Yes, that’s where I got mine, Karen, but that annual report they did gave some stats you can’t get from there, which is a shame.
Just love reading your blogs. Thanks to your efforts, they keep me up with Australian past and present writings.
Thanks so much meg. I love that you comment, respond to my queries and share your own reading. It’s lovely maintaining contact this way.
As one says in Japanese: 「こちらこそ」(kochira-koso) which means that truly – the thanks are indeed due to you – WG! I return the thanks in this Japanese fashion merely to underscore how very significant is your contribution to the literary conversation here via your blog-site!
Thanks very much Jim – and you know I appreciate your contributions.
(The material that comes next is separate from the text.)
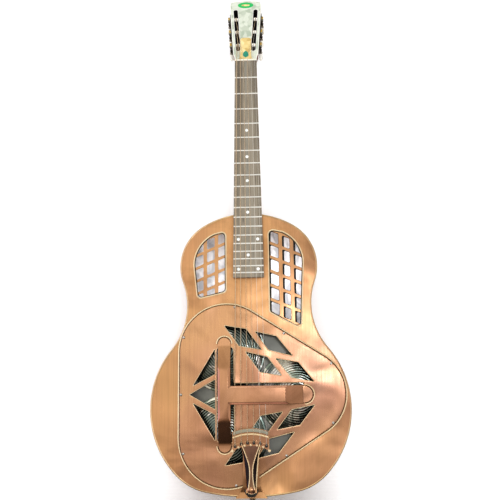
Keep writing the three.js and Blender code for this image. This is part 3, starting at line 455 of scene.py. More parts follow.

They all add up to useful whole I think because no one person can think through it all.
those search engine terms are crazy aren’t they – why would anyone want to do a search on ginger gits????
Good question, why indeed? I do love checking out the terms every now and then, Karen.
I found one on my site Where is Wales which makes me wonder why they just dont get out a world map
Haha, love that question – and your response.
Woo hoo! I made the top commenters list! It’s nice to know I am tops at something 😀
As for that free masons search, have you been sprinkling in secret words and messages in your posts? Is there something you would like to share with us?
As always, a wonderful year. And there is a reason I comment so much, you write such interesting things! Thank you! It is always a pleasure to visit.
You are tops at lots of things Stefanie!
As for your next question, I have one word, bwa-ha-ha-ha-ha.
And finally thanks, you say the biggest things, but you know the feeling is mutual.